Она много чего тогда поведала мне, стоя на коленях с бритвой в руках. Теперь, через два месяца, я пытался пересказать все это Шпильфогелю и, как в такси с Моррисом, содрогался от тошноты и рыданий, потому что слова «беременность», «тест», «моча» действовали на меня подобно электрическим разрядам, заставляющим тело конвульсивно содрогаться. История гнусного. обмана гвоздем засела в мозгу. Даже сегодня, излагая ее на бумаге, я чувствую отчетливое головокружение. Целые пласты моей жизни стали материалом для творчества — но только не этот сюжет. Я пытался, но не смог придать ему художественного правдоподобия — вероятно, потому, что так и не сумел до конца поверить в истинность случившегося с беременностью, мочой, анализом. Слишком бесстыдно. Слишком безжалостно. Слишком просто. Как она могла так поступить? Как я мог поверить? Любая низость доступна описанию средствами высокого искусства, но не эта. Уста немеют. Не хватает слов. Вернее, хватает всего шести: КАК ОНА МОГЛА? КАК Я МОГ?
— А потом, — спросил я Шпильфогеля, — знаете, что она сказала, стоя на коленях в трусиках и бюстгальтере и прижимая бритву к правому запястью? Что она сказала, когда я застыл, как изваяние, окаменев от всего услышанного? Надо было бы раскроить ей череп. Но я окаменел…
— Так что же она сказала?
— Ах да. Вот что: «Прости мне мочу, а я прощу тебе велосипедистку».
— Ваша реакция? — поинтересовался Шпильфогель.
— Вы хотите знать, раскроил ли я ей череп? Нет, нет, нет и еще раз — нет. Я и пальцем ее не тронул. Молча стоял. Был совершенно ошеломлен. Ну и хитрованка! Безжалостная. Безоглядная. Идущая до конца. Я чувствовал что-то похожее на восхищение. И, вы не поверите, жалость. Жалость! Господи, что ж ты за существо такое? Гениально спланировать, блистательно осуществить — и три года никому ни-ни! Вдруг я понял: случившееся — к лучшему. Меня освободили от моральных обязательств. Теперь-то я ничего не должен. Вольная птица. Могу идти на все четыре стороны. И я сказал: хватит, Морин, ухожу, никто не заставит меня жить с женщиной, способной на такое.
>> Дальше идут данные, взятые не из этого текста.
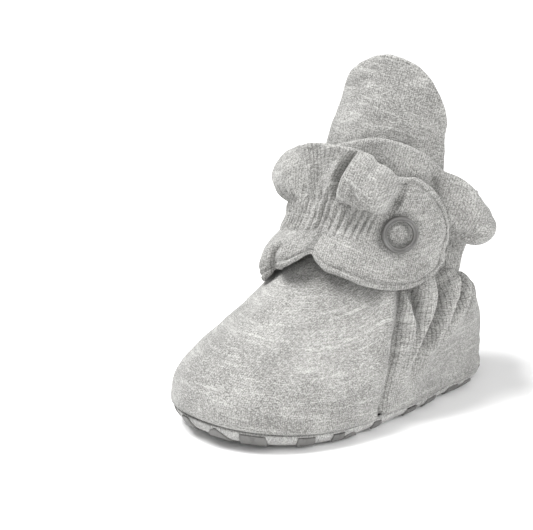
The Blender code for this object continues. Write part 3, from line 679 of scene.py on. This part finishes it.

Она все время плакала, а после этих слов сквозь слезы произнесла: «Вот и уходи. А я вскрою вены. Все равно уже наглоталась снотворного». А я ответил — послушайте, как я ей ответил: «Вскрывай что хочешь, мне плевать». Тогда она провела лезвием по запястью. Показалась кровь. Легкая царапина, доктор, но я-то не знал! Думал, что до кости. Я закричал: «Не смей, прекрати!» — и кинулся отнимать бритву. Меня, доведшего женщину до самоубийства, охватил настоящий ужас. Морин плакала. Как я сейчас, доктор. Сейчас-то что мне остается делать? Я схватил лезвие рукой. Отобрал, не чувствуя боли. Морин крикнула: «Ну и проваливай. Только учти — твоей потаскухе не поздоровится. Я вас на весь свет ославлю. Ее похотливая мордашка будет красоваться в каждой газете Висконсина». Дальше — не так интересно: про мою сексуальную неразборчивость и про то, что мне нельзя доверять. Мне! И это говорит она, только что в подробностях описавшая сделку с мочой!
— Ваша реакция?
— Думаете, я полоснул ее по горлу от уха до уха? Нет! Нет! Даже на это не хватило сил. У меня капала кровь с ладони, порезанной бритвой возле большого пальца; у нее — с запястья. Бог знает, на кого мы были похожи. Наверное, на пару врачующихся ацтеков во время свадебного жертвоприношения. А я вдобавок — на трясущегося от ужаса Дэгвуда Бамстеда[103], соскочившего со страницы комикса. Смешно, правда?
— Вы впали в ярость?
— Ничуть не бывало. Я бухнулся на колени напротив Морин и принялся умолять, чтобы она меня отпустила. Бился головой об пол, ага. Потом вскочил и стал носиться по дому. Потом… Морин утверждала, что потом я поступил точь-в-точь, как Уокер. Снова врала, как вы думаете? Ладно, я-то так во всяком случае поступил. Сначала я метался по квартире, ища, куда бы деть бритву, и не переставая кричал: «Отпусти меня! Отпусти меня!»